Looking back, I was struggling with thinking. I just called it "writing" because I didn't know the difference.
If I were applying today, I'd finish in a quarter of the time. I'm not smarter. I just use AI the way you're supposed to use a calculator.
The "Ethics" Distraction
Every admissions forum has the same debate: "Is using AI for essays cheating?"
My take: That's the wrong question.
The real question is: Are you willing to be slower and shallower than applicants who aren't having that debate?
When calculators were introduced, some math teachers insisted students do long division by hand. Today, nobody worries that calculus students use calculators. We expect them to. The calculator amplifies their mathematical reasoning; it doesn't replace it.
AI is the same. It amplifies your thinking. The essay is still yours. The stories are still yours. The judgment about what to include is still yours. You're just not wasting hours staring at a blank page wondering where to start.
"The calculator didn't replace mathematical thinking. It eliminated the bottleneck so you could think harder about the real problem."
What I Got Wrong in 2018
The realization that would have saved me months:
Most of my "writing time" was actually friction. It was:
- Staring at a blank screen trying to remember examples
- Rewriting the same paragraph six times because it "didn't feel right"
- Re-explaining my background every time I opened a new doc
- Wondering if I was even answering the prompt correctly
That's not writing. That's pre-writing friction. And AI eliminates it.
There was also versioning chaos. By week 4, I had sixteen Google Docs with names like "Stanford Essay v3 FINAL (2)" and "Why Wharton - NEW APPROACH." I couldn't remember what was in each one. I wasted hours re-reading my own drafts trying to find the good paragraph I'd written three versions ago.
With ChatMBA, I would have spent my time differently:
- Generating options: "Here are 15 different ways to approach this essay. Which resonates?"
- Unpacking stories: "I see you mentioned a relay race. What specifically did that teach you about handoffs?"

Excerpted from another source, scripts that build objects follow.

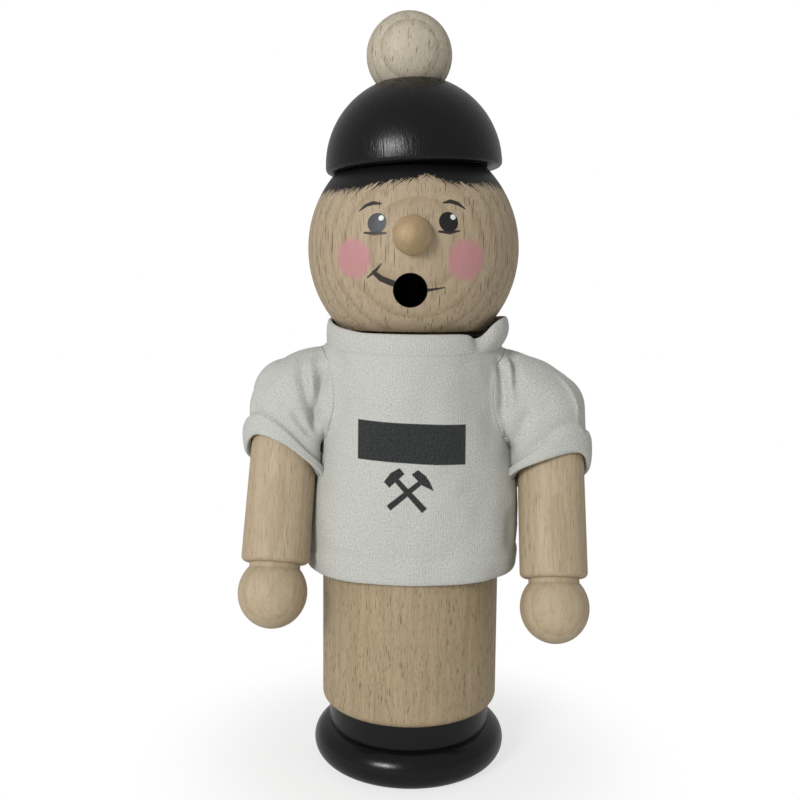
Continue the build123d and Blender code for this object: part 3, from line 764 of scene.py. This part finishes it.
for face in cage.faces:
    keys = [place_key(loop.vert.co) for loop in face.loops]
    if all(key in on_torso for key in keys):
        face.material_index = torso_part
        places = [on_torso[key] for key in keys]
        unit, low, tall = cloth_r, 0.0, 1.0
        middle_turn = math.degrees(math.atan2(face.calc_center_median().x, -face.calc_center_median().y))
    else:
        face.material_index = right_part if face.calc_center_median().x < 0 else left_part
        places = [on_sleeve[key] for key in keys]
        unit, low, tall = sleeve_cut_r, sleeve_flat_top, -sleeve_cut_l
        spread = [math.radians(turn) for turn, along in places]
        middle_turn = math.degrees(math.atan2(sum(map(math.sin, spread)), sum(map(math.cos, spread))))
    for loop, (turn, along) in zip(face.loops, places):
        loop[uv].uv = (math.radians(near_turn(turn, middle_turn)) * unit, low + along * tall)
bmesh.update_edit_mesh(shirt.data)
bpy.ops.object.mode_set(mode="OBJECT")
shirt.data.uv_layers[0].name = "knit"
print("shirt with sleeves:", len(shirt.data.polygons), "faces")

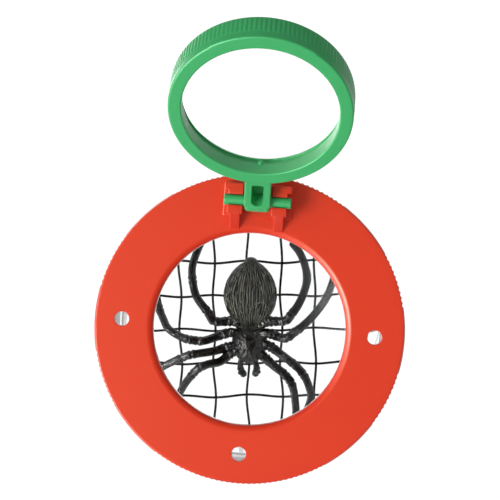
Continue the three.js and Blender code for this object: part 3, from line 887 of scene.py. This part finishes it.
# An egg along Y: half of each size times the sines and cosines of the angles.
def egg(v, a, size, taper=1.0, swell=1.0):
    width, length, height = size
    x = width / 2 * np.sin(v) * taper * np.cos(a) * swell
    y = length / 2 * np.cos(v) * np.ones_like(a)
    z = height / 2 * np.sin(v) * taper * np.sin(a) * swell
    return x, y, z


# The abdomen narrows towards the tail, and wavy cosines ripple it lengthwise.
def abdomenGrid(s):
    v, a = eggAngles(170, 260)
    taper = 1 - 0.05 * np.cos(v) - 0.1 * np.cos(v).clip(0) ** 2
    wave = 0.35 * np.sin(5.1 * v + 2 * a) + 0.3 * np.sin(9.3 * v - 3 * a)
    hair = 0.5 + 0.5 * np.cos(s["hairs"] * a + 4 * wave)
    strands = hair * (0.6 + 0.4 * np.cos(23 * a + 5.1 * v + 1.2)) * (np.sin(v) ** 0.6)
    swell = 1 + (strands - 0.5) * s["hairSwell"]
    centre = np.array([0, s["abdomenBack"], ground + s["abdomen"][2] / 2])
    return np.stack(egg(v, a, s["abdomen"], taper, swell), -1) * s["abdomenScale"] + centre


def tailGrid(s):
    back = s["abdomenBack"] + (s["abdomen"][1] - s["tail"][1]) / 2 + s["tailReach"]
    centre = np.array([0, back, ground + s["abdomen"][2] / 2])
    return np.stack(egg(*eggAngles(24, 24), s["tail"]), -1) + centre


# The chest: a flattened egg, narrower at the head, with wavy grooves that run out over its top.
def chestGrid(s):
    v, a = eggAngles(90, 120)
    width, length, height = s["chest"]
    x, y, _ = egg(v, a, s["chest"], 1 + 0.05 * np.cos(v))
    z = height / 2 * np.sin(v) * np.sin(a)
    out = np.hypot(x / width, y / length) * 2
    groove = 0.5 + 0.5 * np.cos(s["chestGrooves"] * np.arctan2(y, x) + 1.6 * np.sin(9 * out))
    fadeIn, fadeOut = ease(out, *s["grooveStarts"]), 1 - ease(out, *s["grooveEnds"])
    z = z - s["grooveDepth"] * groove * fadeIn * fadeOut * (z > 0)
    centre = np.array([0, -s["chestForward"], ground + s["chestRise"]])
    return np.stack([x, y, z], -1) + centre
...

- Saving what works: Building a bank of material so I never start from scratch
- Analyzing holistically: "Looking across your application, this is the narrative you're telling, and where it's weak"
The Story Bank Approach: A Worked Example
The biggest shift in how I'd approach applications today is building iteratively. Drafting repeatedly is obsolete.
Let me show you what this looks like in practice.
The Old Way (2018):
I'd open Stanford's "What Matters Most?" prompt. I'd brainstorm for an hour. Write 500 words. Hate them. Delete 400 words. Try a different angle. Repeat for three weeks.
Then I'd open Kellogg's "Values" prompt and start the whole process over, as if I'd never thought about my values before.
The Story Bank Way:
Before touching any prompt, I build my raw material:
Step 1: Excavation Session ChatMBA interviews me for 30 minutes. It asks about my biggest failure, my proudest moment, the person who shaped my leadership style. I talk. It captures.
Step 2: Story Bank Entry ChatMBA organizes what I said into a structured entry:
Story: The Relay Handoff Failure
- What happened: I botched a relay handoff at regionals, cost my team the race
- Why it mattered: First time I understood that individual excellence means nothing if coordination fails
- What it reveals: My obsession with systems thinking, why I care about handoffs in teams
- Essay archetypes it fits: Failure, Teamwork, Personal Growth, "What Matters Most"
Step 3: Remix. Do Not Rewrite When I open Stanford's prompt, I check my Story Bank first. Starting from scratch is a waste of time. The relay story fits "What Matters Most." I pull it out and shape it for the prompt.
When I open Kellogg's prompt, I remix the same story with a different emphasis: less about the failure, more about what I learned about team coordination.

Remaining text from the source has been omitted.